I recently removed shower walls and pan in order to replace pan and leaky drain assembly. When re installing walls there was a piece if wall that was 5 inches wide x 72 inches tall x 1/2 inch thick.
It had a 1/4 inch deep by 1 inch wide routered bevel on one edge so it could overlap the next wall piece. This piece I described was glued and screwed to the bathrooms sheet rock walI , then the
glass shower door was screwed to it with larger screws.
I do not know exactly what material the piece is made of but its white in color and could be quartz or some type of composite. in either case it is brittle and shattered when i tried tapping it into place with a hammer .
my question is where can I buy a a small piece of material? Thus far every company I have gone to says I must buy entire shower
unit which usual starting price is 3 to 5 hundred dollars. Someone please help, if you have such a piece laying around the shop or even one kinda close [lease email me and we can discuss further me red dollars
Hello, I have question: where can I buy the porcelain tiles blue gray from the above picture. I appreciate your help.
Are there sheets or panels with glass or ceramic tiles already glued and covered the joints with grout
You can get those in normal tile size but joined together in mini squares to create your floor, and grout inbetween the pre-joined tiny squares.
I want to use glass tiles for my shower walls but I’m looking for and can’t find large ones for less grout. I do not like the subway tiles largest being 4X12″ which is all I can find. I think subway tiles will look dated in a few years.

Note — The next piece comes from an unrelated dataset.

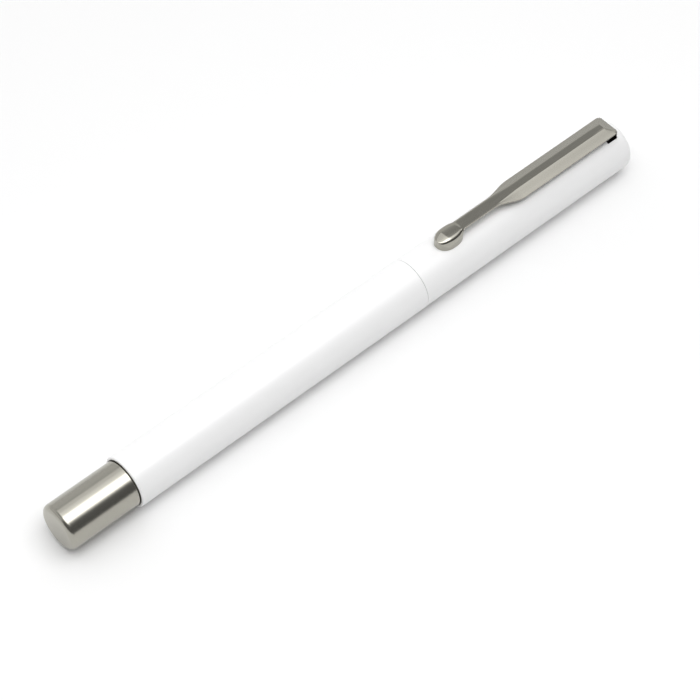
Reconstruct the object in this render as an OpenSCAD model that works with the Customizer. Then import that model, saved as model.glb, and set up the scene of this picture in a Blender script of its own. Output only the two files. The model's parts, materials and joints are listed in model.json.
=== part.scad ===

Is there anything else out there?
Hi Donna, large glass tiles can be difficult to find. I would suggest looking for speciality tile retailers and see what they can find for you.
I’m getting a custom shower for my new bathroom renovation, and I want to have a shower wall with some kind of tile. You broke down the pros and cons of each type very well, and I’m especially interested in the glass tile you mentioned. My old shower had lots of soap build up in the tile, so the fact that glass tile is resistant to that makes it very appealing for my needs.